Ebenso halten die von der belangten Behörde angeführten "Indizien" einer Schlüssigkeitsprüfung nicht stand. So ist die mangelnde Vorlage einer Bescheinigung über eine strafgerichtliche Verfolgung des Beschwerdeführers in Nigeria im konkreten Fall noch kein ausreichender Grund für seine Unglaubwürdigkeit. Auch der Benachrichtigung der Staatsanwaltschaft Salzburg vom ist lediglich zu entnehmen, dass gemäß § 90 Abs. 1 StPO (BGBl. Nr. 631/1975 idF vor dem Strafprozessreformgesetz BGBl. I Nr. 19/2004) die gegen den Beschwerdeführer wegen § 176 StGB "erstatteten Anzeigen zurückgelegt, bzw. eingeleiteten Verfahren eingestellt" wurden. Aus welchem Grund die Zurücklegung der Strafanzeige bzw. die Einstellung des Verfahrens erfolgte, ergibt sich weder daraus noch aus den vorgelegten Verwaltungsakten. Die Interpretation der belangten Behörde, die Staatsanwaltschaft Salzburg gehe mit "hoher Wahrscheinlichkeit" davon aus, dass der Beschwerdeführer die behaupteten Taten nicht begangen habe, ist eine unbelegte Vermutung, die andere Gründe wie eine allenfalls fehlende inländische Gerichtsbarkeit für die Bestrafung (§ 65 StGB) unberücksichtigt lässt.
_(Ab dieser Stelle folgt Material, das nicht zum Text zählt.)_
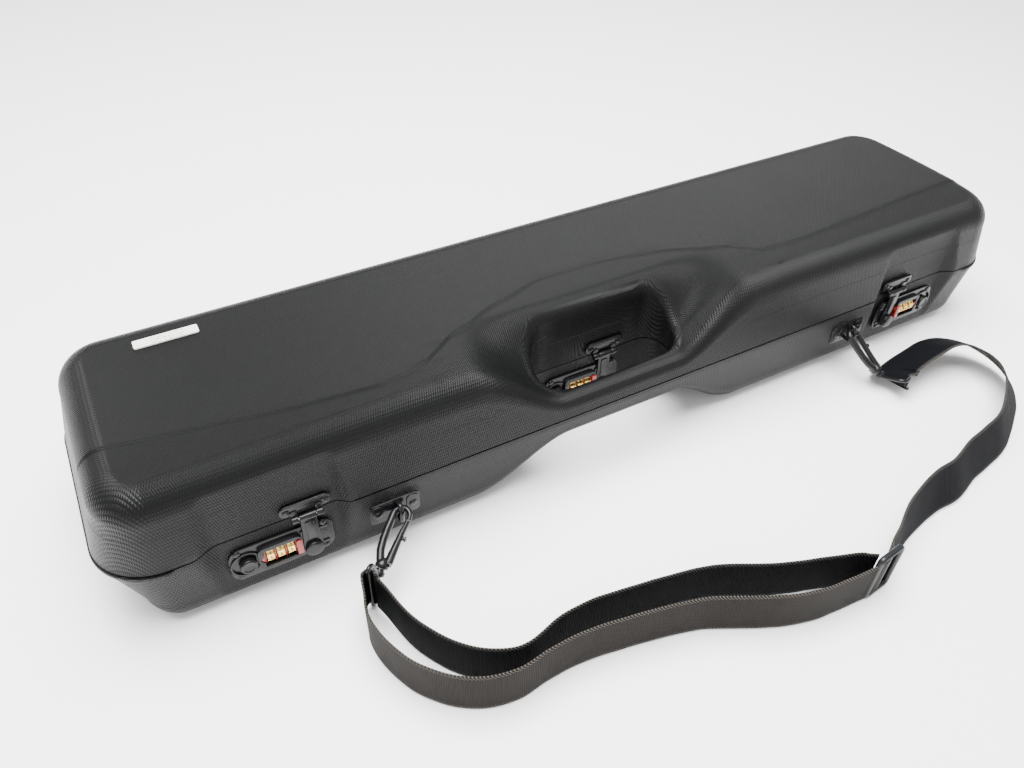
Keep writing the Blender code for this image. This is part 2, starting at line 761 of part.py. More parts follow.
# ---------------------------------------------------------------- shoulder strap
# Centre line of the webbing: x, distance in front of the case, height of the centre, and how
# far its upper edge leans to the left of the way it runs, in degrees from upright.
LEFT_ROUTE = (
    (-0.2668, 0.0452, 0.0234, 0), (-0.2695, 0.0560, 0.0222, 0), (-0.2730, 0.0700, 0.0206, 0),
    (-0.2715, 0.0880, 0.0200, 0), (-0.2625, 0.1130, 0.0200, 0), (-0.2470, 0.1330, 0.0200, 0),
    (-0.2280, 0.1460, 0.0200, 0), (-0.2050, 0.1515, 0.0200, 0), (-0.1800, 0.1490, 0.0200, 0),
    (-0.1550, 0.1490, 0.0200, 0), (-0.1280, 0.1530, 0.0200, 0), (-0.0980, 0.1590, 0.0200, 0),
    (-0.0690, 0.1670, 0.0200, 0), (-0.0450, 0.1790, 0.0200, 0), (-0.0200, 0.1910, 0.0200, 0),
    (0.0050, 0.1985, 0.0200, 0), (0.0280, 0.2010, 0.0200, 0), (0.0480, 0.2025, 0.0200, 0),
)
RETURN_ROUTE = (
    (-0.2582, 0.0482, 0.0232, 0), (-0.2550, 0.0600, 0.0220, 0), (-0.2500, 0.0820, 0.0205, 0),
    (-0.2405, 0.1030, 0.0200, 0), (-0.2265, 0.1220, 0.0200, 0), (-0.2080, 0.1350, 0.0200, 0),
    (-0.1900, 0.1385, 0.0200, 0), (-0.1640, 0.1320, 0.0200, 0), (-0.1390, 0.1310, 0.0200, 0),
    (-0.1170, 0.1340, 0.0200, 0), (-0.0870, 0.1390, 0.0200, 0), (-0.0570, 0.1455, 0.0200, 0),
    (-0.0380, 0.1530, 0.0200, 0), (-0.0200, 0.1625, 0.0200, 0), (-0.0010, 0.1710, 0.0200, 0),
    (0.0220, 0.1790, 0.0200, 0), (0.0470, 0.1880, 0.0200, 0),
)
RIGHT_ROUTE = (
    (0.0790, 0.1920, 0.0200, 4), (0.0950, 0.1860, 0.0200, 8), (0.1160, 0.1770, 0.0200, 14),
    (0.1400, 0.1700, 0.0198, 18), (0.1630, 0.1655, 0.0196, 22), (0.1880, 0.1640, 0.0194, 25),
    (0.2150, 0.1560, 0.0194, 25), (0.2400, 0.1515, 0.0194, 25), (0.2680, 0.1450, 0.0194, 25),
    (0.3000, 0.1280, 0.0190, 28), (0.3250, 0.1100, 0.0186, 34), (0.3390, 0.0900, 0.0190, 42),
    (0.3410, 0.0720, 0.0210, 50), (0.3340, 0.0560, 0.0240, 57), (0.3200, 0.0465, 0.0265, 61),
    (0.3040, 0.0430, 0.0265, 63), (0.2880, 0.0430, 0.0235, 63), (0.2730, 0.0430, 0.0195, 63),
    (0.2600, 0.0440, 0.0160, 63), (0.2550, 0.0458, 0.0148, 63),
)


def catmull(points, steps):
    """Smooth curve through all points, with steps pieces between neighbours."""
    padded = [points[0]] + list(points) + [points[-1]]
    curve = []
    for a, b, c, d in zip(padded, padded[1:], padded[2:], padded[3:]):
        for k in range(steps):
            t = k / steps
            curve.append(tuple(
                0.5 * (2 * q + (r - p) * t + (2 * p - 5 * q + 4 * r - s) * t * t
                       + (3 * q - p - 3 * r + s) * t ** 3)
                for p, q, r, s in zip(a, b, c, d)
            ))
    curve.append(points[-1])
    return curve


def webbing_run(name, route, steps=2):
    """Flat webbing swept along a route."""
    curve = catmull([(x, FRONT - y, z, lean) for x, y, z, lean in route], steps)
    centres = [Vector(point[:3]) for point in curve]
    levels = []
    for k, point in enumerate(curve):
        ahead = centres[min(k + 1, len(curve) - 1)] - centres[max(k - 1, 0)]
        ahead.normalize()
        left = Vector((-ahead.y, ahead.x, 0.0)).normalized()
        lean = math.radians(point[3])
        wide = left * math.sin(lean) + Vector((0.0, 0.0, math.cos(lean)))
        wide = (wide - wide.dot(ahead) * ahead).normalized() * WEBBING_WIDE / 2.0
        thick = ahead.cross(wide).normalized() * WEBBING_THICK / 2.0
        middle = centres[k]
        levels.append([
            middle - wide - thick, middle + wide - thick,
            middle + wide + thick, middle - wide + thick,
        ])
    return store(name, loft(levels), webbing())


def strap_slider(name):
    """Three-bar slider that stands on its long edge."""
    low, high = (0.0515, FRONT - 0.2035, 0.0010), (0.0755, FRONT - 0.1905, 0.0450)
    angle = math.radians(20.0)
    centre = Vector(((low[0] + high[0]) / 2.0, (low[1] + high[1]) / 2.0, 0.0))
    half_long, half_thick = 0.0115, 0.0016
    slider = store(name, box((-half_long, -half_thick, low[2]), (half_long, half_thick, high[2])),
                   black_metal())
    for x0 in (-0.0089, 0.0015):
        cut_from(slider, box((x0, -0.01, low[2] + 0.0030), (x0 + 0.0074, 0.01, high[2] - 0.0030)))
    slider.data.transform(Matrix.Translation(centre) @ Matrix.Rotation(angle, 4, "Z"))
    return slider


# ---------------------------------------------------------------- assembly
def build():
    clear_scene()
    lid = bpy.data.objects.new("lid_axis", None)
    lid.location = (0.0, BACK + HINGE_AXIS_OUT, PARTING)
    bpy.context.collection.objects.link(lid)
    bpy.context.view_layer.update()

    lid_shell = half_shell("lid_shell", 1.0, LID_END_DRAFT, LID_HEIGHT, LID_CROWN, False)
    base_shell = half_shell("base_shell", -1.0, BASE_END_DRAFT, BASE_HEIGHT, 0.0, True)
    latch_openings(base_shell)
    foam_liners()

    label_low = (-0.353, FRONT + 0.1515, PARTING + LID_HEIGHT + LID_CROWN + TOUCH)
    label_high = (-0.307, FRONT + 0.1610, label_low[2] + 0.0003)
    label = store("blank_label", box(label_low, label_high), paper())

    for piece in (lid_shell, bpy.data.objects["lid_foam"], label):
        piece.parent = lid
        piece.matrix_parent_inverse = lid.matrix_world.inverted()

    for index, x in enumerate(HINGE_X, start=1):
        hinge_set(lid, index, x)
    for name, place in zip(("left", "centre", "right"), latch_places()):
        latch(name, place, lid)

    sides = (
        ("left", LEFT_BAR, LEFT_PULL, LEFT_RING),
        ("right", RIGHT_BAR, RIGHT_PULL, RIGHT_RING),
    )
    for name, bar, pull, ring in sides:
        frame = HookFrame(bar, pull, ring)
        strap_bracket(f"{name}_strap_bracket", bar)
        snap_hook(f"{name}_snap_hook", frame)
        hook_gate(f"{name}_hook_gate", frame)
        swivel_eye(f"{name}_swivel_eye", frame)

    webbing_run("strap_left_run", LEFT_ROUTE)
    webbing_run("strap_return_run", RETURN_ROUTE)
    webbing_run("strap_right_run", RIGHT_ROUTE)
    strap_slider("strap_slider")


build()
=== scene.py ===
"""Looks of a moulded rod travel case: shells, latches, strap, foam and the studio round it."""
import json
import logging
import math
from dataclasses import dataclass, field
from enum import Enum
from typing import Callable, Iterable, Sequence

import bmesh
import bpy
from mathutils import Matrix, Vector


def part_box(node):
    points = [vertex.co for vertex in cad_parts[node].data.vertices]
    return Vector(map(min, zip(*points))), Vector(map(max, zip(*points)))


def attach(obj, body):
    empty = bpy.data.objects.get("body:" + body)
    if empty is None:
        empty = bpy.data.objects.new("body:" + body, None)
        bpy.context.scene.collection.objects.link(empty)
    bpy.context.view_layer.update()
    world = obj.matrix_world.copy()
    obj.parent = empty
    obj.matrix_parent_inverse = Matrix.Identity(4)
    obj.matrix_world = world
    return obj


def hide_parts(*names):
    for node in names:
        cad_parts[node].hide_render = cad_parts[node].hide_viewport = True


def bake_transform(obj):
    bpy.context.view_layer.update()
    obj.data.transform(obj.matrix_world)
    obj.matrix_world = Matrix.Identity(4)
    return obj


LOG = logging.getLogger("rod_case")

Point = tuple[float, float, float]
Flat = tuple[float, float]

# Webbing: spacing of its yarns, of the teeth on its edge cord, and the width of that cord.
YARN_PITCH = 0.0011
TOOTH_PITCH = 0.0024
EDGE_WIDTH = 0.0026
WEB_EDGE_TAPER = 0.0006
# Row of plain bars on the label, and where the bars start and stop.
LABEL_ROW = 0.0030
LABEL_BARS = (0.012, 0.037)
# Each wheel has ten flats.
DIGITS = 10
FLAT_ANGLE = 36.0
UP = Vector((0.0, 0.0, 1.0))
ALONG_CASE = Vector((1.0, 0.0, 0.0))
OUT_OF_FRONT = Vector((0.0, -1.0, 0.0))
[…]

Schon aufgrund dieser Mängel der Beweiswürdigung, denen die Relevanz für das Verfahrensergebnis nicht abgesprochen werden kann, war der angefochtene Bescheid, soweit damit die Spruchpunkte I. und II. des erstinstanzlichen Bescheides bestätigt wurden, gemäß § 42 Abs. 2 Z 3 lit. c VwGG wegen Rechtswidrigkeit infolge Verletzung von Verfahrensvorschriften aufzuheben.
2. Bei der unveränderten Bestätigung des Spruchpunktes III. des erstinstanzlichen Bescheides (Ausweisung des Beschwerdeführers "aus dem österreichischen Bundesgebiet") hat die belangte Behörde zudem verkannt, dass die Asylbehörden in einem Fall wie dem vorliegenden nicht berechtigt sind, die Ausweisung eines Asylwerbers ohne Einschränkung auf den hinsichtlich § 8 Abs. 1 AsylG in Prüfung gezogenen Staat auszusprechen. Hiezu kann gemäß § 43 Abs. 2 zweiter Satz VwGG auf das - nach Erlassung des angefochtenen Bescheides ergangene - hg. Erkenntnis vom , Zl. 2005/01/0625, und die dort angeführte Vorjudikatur verwiesen werden.
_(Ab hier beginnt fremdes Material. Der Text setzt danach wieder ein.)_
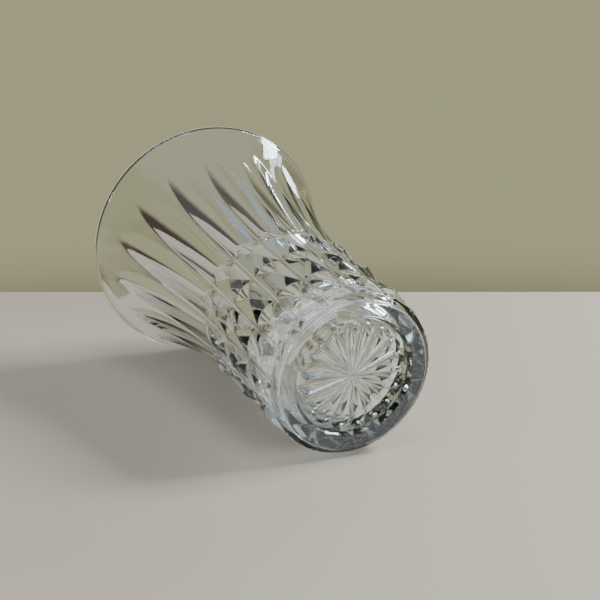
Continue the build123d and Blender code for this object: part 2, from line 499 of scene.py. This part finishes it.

Die Bestätigung des Spruchpunktes III. des erstinstanzlichen Bescheides war daher gemäß § 42 Abs. 2 Z 1 VwGG wegen Rechtswidrigkeit des Inhaltes aufzuheben.
3. Der Ausspruch über den Aufwandersatz gründet sich auf die §§ 47 ff VwGG in Verbindung mit der VwGH-Aufwandersatzverordnung 2008, BGBl. II Nr. 455.